The AI jobs debate focuses almost entirely on labor displacement while ignoring demand expansion. This episode argues that AI creates six forms of demand elasticity — price, access, complexity, continuity, personalization, and relational — plus seven "human premium" categories that protect new roles even under AGI scenarios, using healthcare as a concrete case study.

Key Questions Answered

  • Lump of Labor Fallacy: Most AI job-loss predictions assume demand stays constant as AI increases labor supply — a historically false assumption. Recognizing that demand expands in response to supply shifts reframes the entire debate. Practitioners should analyze which of six demand elasticity types apply to their sector before concluding AI eliminates net employment.

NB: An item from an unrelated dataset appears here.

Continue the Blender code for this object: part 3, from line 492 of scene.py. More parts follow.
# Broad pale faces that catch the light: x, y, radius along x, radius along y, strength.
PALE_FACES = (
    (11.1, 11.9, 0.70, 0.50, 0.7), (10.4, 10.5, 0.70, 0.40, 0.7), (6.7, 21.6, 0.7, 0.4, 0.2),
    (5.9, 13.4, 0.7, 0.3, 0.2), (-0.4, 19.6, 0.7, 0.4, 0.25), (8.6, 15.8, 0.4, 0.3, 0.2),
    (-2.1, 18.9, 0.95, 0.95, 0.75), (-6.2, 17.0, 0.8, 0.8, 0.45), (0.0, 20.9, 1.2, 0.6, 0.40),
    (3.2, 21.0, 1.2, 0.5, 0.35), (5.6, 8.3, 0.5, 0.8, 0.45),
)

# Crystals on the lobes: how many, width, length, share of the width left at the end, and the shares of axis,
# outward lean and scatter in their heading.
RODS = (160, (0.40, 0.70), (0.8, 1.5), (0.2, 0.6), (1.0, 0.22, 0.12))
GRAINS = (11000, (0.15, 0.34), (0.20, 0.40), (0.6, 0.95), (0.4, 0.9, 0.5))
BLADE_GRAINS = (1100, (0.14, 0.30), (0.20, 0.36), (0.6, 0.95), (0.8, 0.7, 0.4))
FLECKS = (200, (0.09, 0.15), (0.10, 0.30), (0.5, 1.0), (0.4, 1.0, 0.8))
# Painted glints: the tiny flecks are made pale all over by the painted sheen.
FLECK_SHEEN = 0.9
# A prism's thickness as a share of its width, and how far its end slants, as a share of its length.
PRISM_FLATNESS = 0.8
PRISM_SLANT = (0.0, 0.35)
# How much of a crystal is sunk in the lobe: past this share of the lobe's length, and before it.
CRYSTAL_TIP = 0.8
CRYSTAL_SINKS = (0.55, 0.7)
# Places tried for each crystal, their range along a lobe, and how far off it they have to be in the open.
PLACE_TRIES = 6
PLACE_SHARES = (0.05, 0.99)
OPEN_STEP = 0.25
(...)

  • Six Demand Elasticity Types: Price elasticity (too expensive), access elasticity (too scarce), complexity elasticity (too confusing), continuity elasticity (occasional vs. always-on), personalization elasticity (generic vs. custom), and relational elasticity (transactional vs. human-meaningful) each represent distinct growth vectors. Identifying which elasticities dominate a given sector predicts where new roles will emerge post-AI adoption.

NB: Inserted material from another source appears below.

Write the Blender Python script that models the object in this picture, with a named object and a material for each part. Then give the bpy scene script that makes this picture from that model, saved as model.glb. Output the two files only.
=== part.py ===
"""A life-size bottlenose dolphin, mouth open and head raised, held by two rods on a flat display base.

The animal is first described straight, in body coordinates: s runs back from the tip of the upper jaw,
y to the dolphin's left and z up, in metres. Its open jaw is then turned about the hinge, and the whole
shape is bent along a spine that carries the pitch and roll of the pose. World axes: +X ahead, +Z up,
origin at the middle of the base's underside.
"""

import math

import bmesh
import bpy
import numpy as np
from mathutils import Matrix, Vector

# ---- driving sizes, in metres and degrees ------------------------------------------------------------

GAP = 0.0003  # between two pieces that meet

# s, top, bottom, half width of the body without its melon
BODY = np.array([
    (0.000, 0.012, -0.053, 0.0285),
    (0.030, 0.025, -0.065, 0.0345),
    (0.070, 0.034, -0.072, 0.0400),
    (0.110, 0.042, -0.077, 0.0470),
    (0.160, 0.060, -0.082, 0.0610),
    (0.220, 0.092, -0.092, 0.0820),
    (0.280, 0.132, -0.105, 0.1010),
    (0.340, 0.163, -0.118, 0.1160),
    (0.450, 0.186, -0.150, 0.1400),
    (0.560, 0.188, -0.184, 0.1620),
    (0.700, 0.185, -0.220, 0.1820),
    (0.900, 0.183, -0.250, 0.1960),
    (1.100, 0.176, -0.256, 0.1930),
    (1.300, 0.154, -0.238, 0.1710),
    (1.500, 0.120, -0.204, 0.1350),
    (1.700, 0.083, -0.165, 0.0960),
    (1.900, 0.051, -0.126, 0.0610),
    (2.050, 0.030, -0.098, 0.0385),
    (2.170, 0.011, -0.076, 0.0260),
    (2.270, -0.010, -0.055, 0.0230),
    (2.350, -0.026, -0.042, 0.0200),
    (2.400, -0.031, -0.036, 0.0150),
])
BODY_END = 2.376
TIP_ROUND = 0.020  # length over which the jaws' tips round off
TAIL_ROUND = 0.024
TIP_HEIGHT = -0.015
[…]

  • Affordability vs. Possibility Unlocks: AI creates two distinct demand expansions. The affordability unlock delivers existing services to new buyers — a $5,000 design project becomes $500, activating millions of small businesses as first-time agency clients. The possibility unlock creates entirely new service models, like continuous preventative healthcare, that were operationally nonviable before AI reduced the underlying informational cost layer.

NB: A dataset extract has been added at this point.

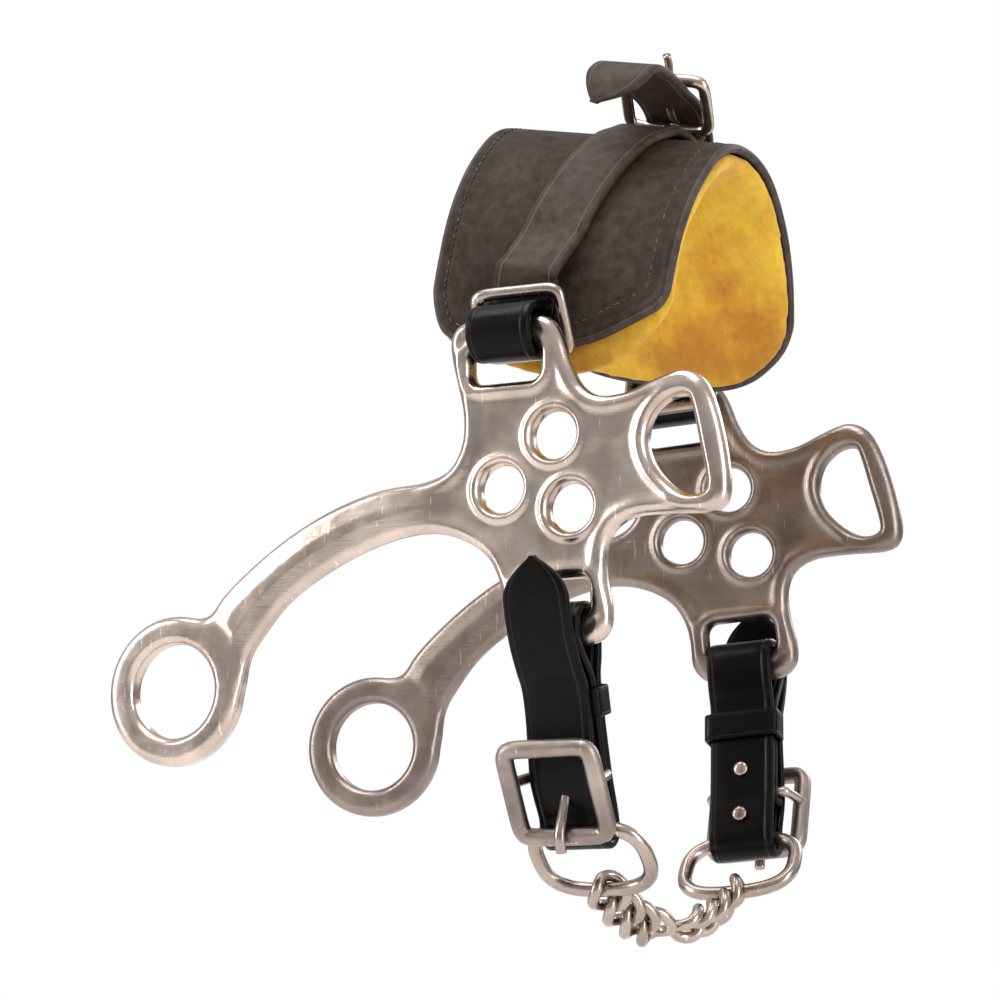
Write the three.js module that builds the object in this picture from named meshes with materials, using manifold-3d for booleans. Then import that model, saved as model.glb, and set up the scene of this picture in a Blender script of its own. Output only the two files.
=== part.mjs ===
import * as THREE from 'three';
import { mergeVertices } from 'three/addons/utils/BufferGeometryUtils.js';
import Module from 'manifold-3d';

// Bitless (mechanical) hackamore, in millimetres.
// +X runs from the rein rings to the bridle eyes, +Y from the near cheek to the far cheek, +Z up.
// The origin is the underside of the padded noseband at its crest, where it rests on the nose.

// ---------- driving dimensions ----------

// places of the main assemblies
const HALF_SPREAD = 55;            // each cheek plate's middle plane from the centre line
const PLATE_DROP = 96;             // centre of a plate's three holes below the noseband's crest
const FAR_YAW = 0.105;             // the far cheek hangs slightly turned on its strap (radians)
const FAR_DIP = 0.075;             // and its rein ring a little lower (radians)

// cheek plate, in its own plane, measured from the centre of the three holes
const PLATE_THICK = 7;
const PLATE_ROUNDING = { deep: 2.6, wide: 1.9 };   // of its edges, through and across the plate
const HOLE_DIAMETER = 13;
const HOLE_CENTRES = [[4.3, 11.2], [-11.4, -2.4], [9.2, -8.8]];
const TOP_BAR = [-10, 40.6];       // centre of the bar that carries the nose strap
const BOTTOM_BAR = [4.4, -42];     // centre of the bar that carries the curb strap
const SLOT_WIDTH = 20.6;
const REIN_RING = [-113.7, -52];
const REIN_RING_OUTER = 21;
const REIN_RING_INNER = 13.2;

// leather
const STRAP_WIDTH = 19;
const STRAP_THICK = 2.4;
const FOLD_CLEARANCE = 5.6;        // inner radius of a strap folded round a plate's bar

// noseband pad
const PAD_LENGTH = 75;             // along the nose
const PAD_PITCH = 0.183;           // its bridle side hangs lower (radians)
const LEATHER_THICK = 2.4;
const LINING_THICK = 7.3;
const LAYER_GAP = 0.3;
const NOSE_STRAP_X = 5.6;          // the strap's centre on the crest
const NOSE_STRAP_SLANT = 0.18;

// curb strap, measured down the strap (s) and outward from its middle layer (n)
const CURB_LEAN = 0.262;           // 15 degrees: the straps run inward to the chain
const CURB_LENGTH = 53;            // plate bar to ring bar
const BUCKLE_S = 38;               // middle bar of the buckle, down the strap
const OVAL_RING = { length: 36, height: 26, wire: 3.8, tilt: 0.78 };

// chain
const CHAIN_YAW = 0.21;            // the chain runs across from ring to ring, aslant by this (radians)
const LINKS_PER_SIDE = 4;
const LINK = { length: 12.5, width: 12, wire: 2.4, play: 0.3 };
const LINK_SLOPES = [0.68, 0.5, 0.3, 0.12];   // each link's fall towards the middle (radians)

// ---------- materials ----------

const metal = () => new THREE.MeshStandardMaterial({ color: 0x8f8279, roughness: 0.28, metalness: 1 });
const darkLeather = () => new THREE.MeshStandardMaterial({ color: 0x3a302c, roughness: 0.6, metalness: 0 });
const glossLeather = () => new THREE.MeshStandardMaterial({ color: 0x14100f, roughness: 0.3, metalness: 0 });
const suede = () => new THREE.MeshStandardMaterial({ color: 0xd9a92f, roughness: 0.95, metalness: 0 });

// ---------- solids ----------

const wasm = await Module();
wasm.setup();

const X_AXIS = new THREE.Vector3(1, 0, 0);
const Y_AXIS = new THREE.Vector3(0, 1, 0);
const Z_AXIS = new THREE.Vector3(0, 0, 1);
// a drawing's own x, y and depth laid along Y, Z, X (seen along the horse's nose)
const ACROSS = new THREE.Matrix4().makeBasis(Y_AXIS, Z_AXIS, X_AXIS);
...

  • Seven Human Premium Categories: Even when AGI can perform a task, seven value dimensions remain attached to human delivery: relationship, embodied presence, trust, accountability, translation, behavior change, and provenance. These categories answer why AGI won't automatically eliminate new AI-enabled roles — demand for human-delivered versions of services persists independently of AI capability levels.
  • Healthcare Job Projections: A continuous preventative care model enabled by AI could generate 276,000 to 1.2 million net-new "continuous care navigator" roles in the US alone — comparable in scale to all high school teachers nationally. Additional roles include care plan outcome specialists and health data operations specialists, each protected by accountability, trust, and translation human premiums.

Notable Moment

The episode challenges AI optimists directly, arguing they fail to engage honestly with the AGI objection. The counterargument centers on a service design question rather than a capability question — whether AI-only delivery actually satisfies demand — which reframes the entire jobs debate around market expectations, not task performance.